* [WHAT NEEDS TO BE DONE]: From the records below, transcribe only the lines running from the one with "Turn this picture" through the one with "wasm.setup();". Keep both of those end lines.

* [DATASET RECORDS]:
[Begin]

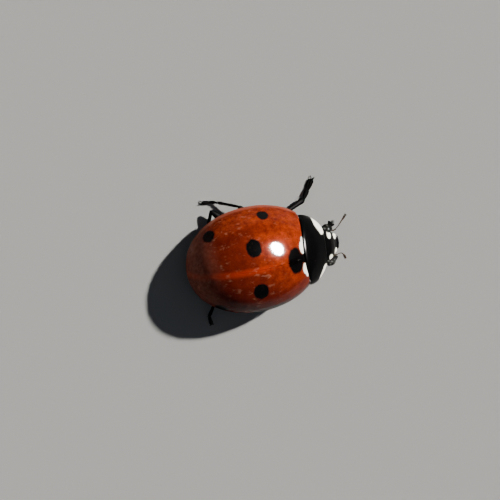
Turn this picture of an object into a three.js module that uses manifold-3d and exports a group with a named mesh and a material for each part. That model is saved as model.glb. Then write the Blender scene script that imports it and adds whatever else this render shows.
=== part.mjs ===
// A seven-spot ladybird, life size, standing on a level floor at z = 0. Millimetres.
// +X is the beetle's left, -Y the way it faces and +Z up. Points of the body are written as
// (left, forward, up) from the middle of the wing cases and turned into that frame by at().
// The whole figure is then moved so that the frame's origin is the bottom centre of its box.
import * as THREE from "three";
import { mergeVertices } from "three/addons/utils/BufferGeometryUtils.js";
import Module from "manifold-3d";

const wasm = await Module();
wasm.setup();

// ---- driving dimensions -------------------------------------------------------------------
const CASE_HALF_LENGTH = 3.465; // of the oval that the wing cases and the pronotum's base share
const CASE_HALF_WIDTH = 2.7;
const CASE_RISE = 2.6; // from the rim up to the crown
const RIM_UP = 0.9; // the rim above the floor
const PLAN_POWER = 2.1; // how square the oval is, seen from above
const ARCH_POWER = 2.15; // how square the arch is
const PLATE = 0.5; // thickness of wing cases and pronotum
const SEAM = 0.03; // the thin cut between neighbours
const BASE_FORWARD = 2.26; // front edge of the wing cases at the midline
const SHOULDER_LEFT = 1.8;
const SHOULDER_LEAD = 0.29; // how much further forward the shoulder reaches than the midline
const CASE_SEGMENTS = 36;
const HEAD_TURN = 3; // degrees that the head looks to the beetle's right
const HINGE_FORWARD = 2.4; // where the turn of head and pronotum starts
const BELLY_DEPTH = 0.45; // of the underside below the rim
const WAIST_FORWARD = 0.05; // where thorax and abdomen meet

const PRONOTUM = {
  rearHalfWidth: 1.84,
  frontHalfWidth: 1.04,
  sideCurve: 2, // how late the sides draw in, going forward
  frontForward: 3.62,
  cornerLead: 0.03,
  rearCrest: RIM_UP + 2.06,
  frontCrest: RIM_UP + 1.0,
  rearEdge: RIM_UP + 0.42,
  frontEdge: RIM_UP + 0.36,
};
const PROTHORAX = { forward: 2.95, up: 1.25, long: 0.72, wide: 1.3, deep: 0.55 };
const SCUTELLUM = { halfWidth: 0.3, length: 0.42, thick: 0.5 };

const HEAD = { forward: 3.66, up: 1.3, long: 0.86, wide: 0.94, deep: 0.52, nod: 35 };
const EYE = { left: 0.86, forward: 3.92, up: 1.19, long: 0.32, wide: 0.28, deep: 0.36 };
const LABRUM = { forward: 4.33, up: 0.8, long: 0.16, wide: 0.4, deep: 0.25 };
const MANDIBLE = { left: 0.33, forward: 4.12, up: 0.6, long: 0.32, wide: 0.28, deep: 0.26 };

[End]
[Begin]

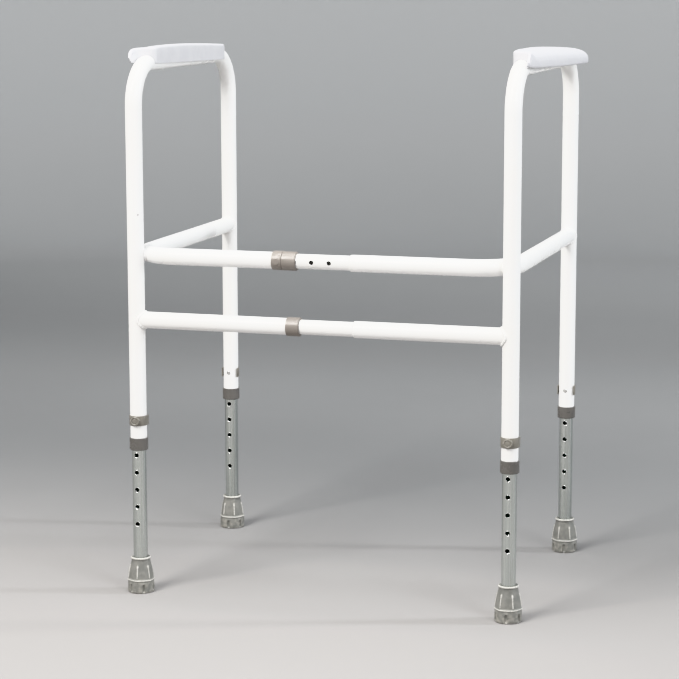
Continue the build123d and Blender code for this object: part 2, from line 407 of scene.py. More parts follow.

[End]
[Begin]

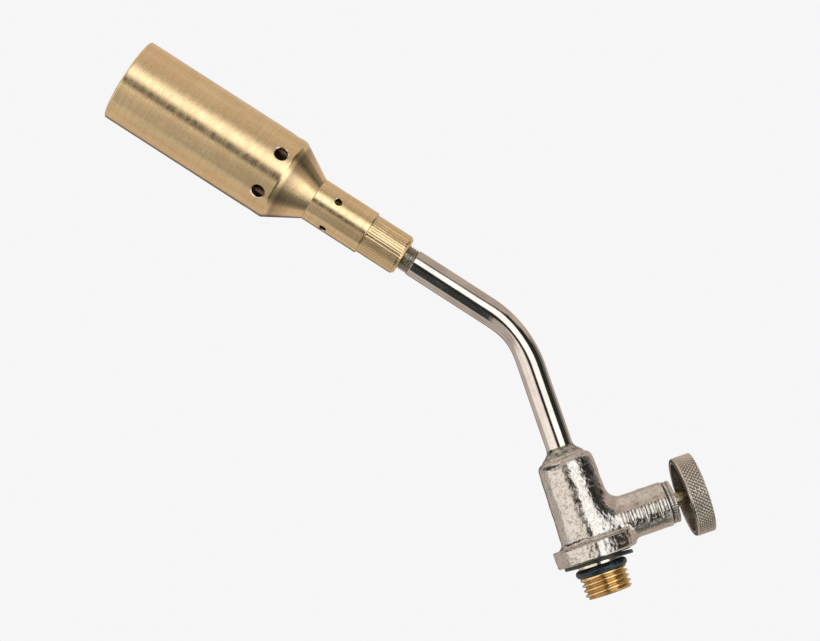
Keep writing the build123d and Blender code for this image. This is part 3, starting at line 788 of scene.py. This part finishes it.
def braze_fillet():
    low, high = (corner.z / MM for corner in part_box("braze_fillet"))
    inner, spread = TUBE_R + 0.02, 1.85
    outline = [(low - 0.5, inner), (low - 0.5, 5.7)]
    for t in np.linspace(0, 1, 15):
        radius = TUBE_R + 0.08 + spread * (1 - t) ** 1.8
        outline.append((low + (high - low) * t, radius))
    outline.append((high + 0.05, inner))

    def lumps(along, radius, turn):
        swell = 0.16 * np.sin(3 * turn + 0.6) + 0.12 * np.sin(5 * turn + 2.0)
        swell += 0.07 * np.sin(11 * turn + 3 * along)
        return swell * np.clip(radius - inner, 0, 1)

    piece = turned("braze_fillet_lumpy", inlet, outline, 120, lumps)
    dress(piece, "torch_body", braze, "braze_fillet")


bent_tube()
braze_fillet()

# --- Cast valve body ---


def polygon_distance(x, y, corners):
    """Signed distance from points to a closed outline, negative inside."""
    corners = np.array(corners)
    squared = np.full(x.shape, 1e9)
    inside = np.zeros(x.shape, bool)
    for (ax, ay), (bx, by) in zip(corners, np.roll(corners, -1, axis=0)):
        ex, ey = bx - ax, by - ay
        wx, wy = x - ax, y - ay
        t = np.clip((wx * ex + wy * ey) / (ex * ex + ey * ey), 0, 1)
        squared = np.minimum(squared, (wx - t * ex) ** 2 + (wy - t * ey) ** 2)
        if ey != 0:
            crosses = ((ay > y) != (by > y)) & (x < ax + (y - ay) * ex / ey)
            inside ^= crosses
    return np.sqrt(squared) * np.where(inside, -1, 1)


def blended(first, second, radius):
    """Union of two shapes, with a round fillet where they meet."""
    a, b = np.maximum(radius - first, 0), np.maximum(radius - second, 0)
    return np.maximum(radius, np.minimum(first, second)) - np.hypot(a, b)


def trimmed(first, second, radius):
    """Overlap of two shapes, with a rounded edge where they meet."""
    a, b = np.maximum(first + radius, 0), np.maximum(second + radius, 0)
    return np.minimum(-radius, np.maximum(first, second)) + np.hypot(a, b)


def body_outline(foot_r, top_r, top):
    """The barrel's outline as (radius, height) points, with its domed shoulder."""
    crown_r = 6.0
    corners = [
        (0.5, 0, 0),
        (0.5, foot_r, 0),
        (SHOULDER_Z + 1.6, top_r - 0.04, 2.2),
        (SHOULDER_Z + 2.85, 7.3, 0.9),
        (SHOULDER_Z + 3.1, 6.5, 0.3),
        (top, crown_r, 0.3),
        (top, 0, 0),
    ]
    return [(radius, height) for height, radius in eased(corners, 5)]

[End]

* [OUTPUT OF THE EXERCISE]:
Turn this picture of an object into a three.js module that uses manifold-3d and exports a group with a named mesh and a material for each part. That model is saved as model.glb. Then write the Blender scene script that imports it and adds whatever else this render shows.
=== part.mjs ===
// A seven-spot ladybird, life size, standing on a level floor at z = 0. Millimetres.
// +X is the beetle's left, -Y the way it faces and +Z up. Points of the body are written as
// (left, forward, up) from the middle of the wing cases and turned into that frame by at().
// The whole figure is then moved so that the frame's origin is the bottom centre of its box.
import * as THREE from "three";
import { mergeVertices } from "three/addons/utils/BufferGeometryUtils.js";
import Module from "manifold-3d";

const wasm = await Module();
wasm.setup();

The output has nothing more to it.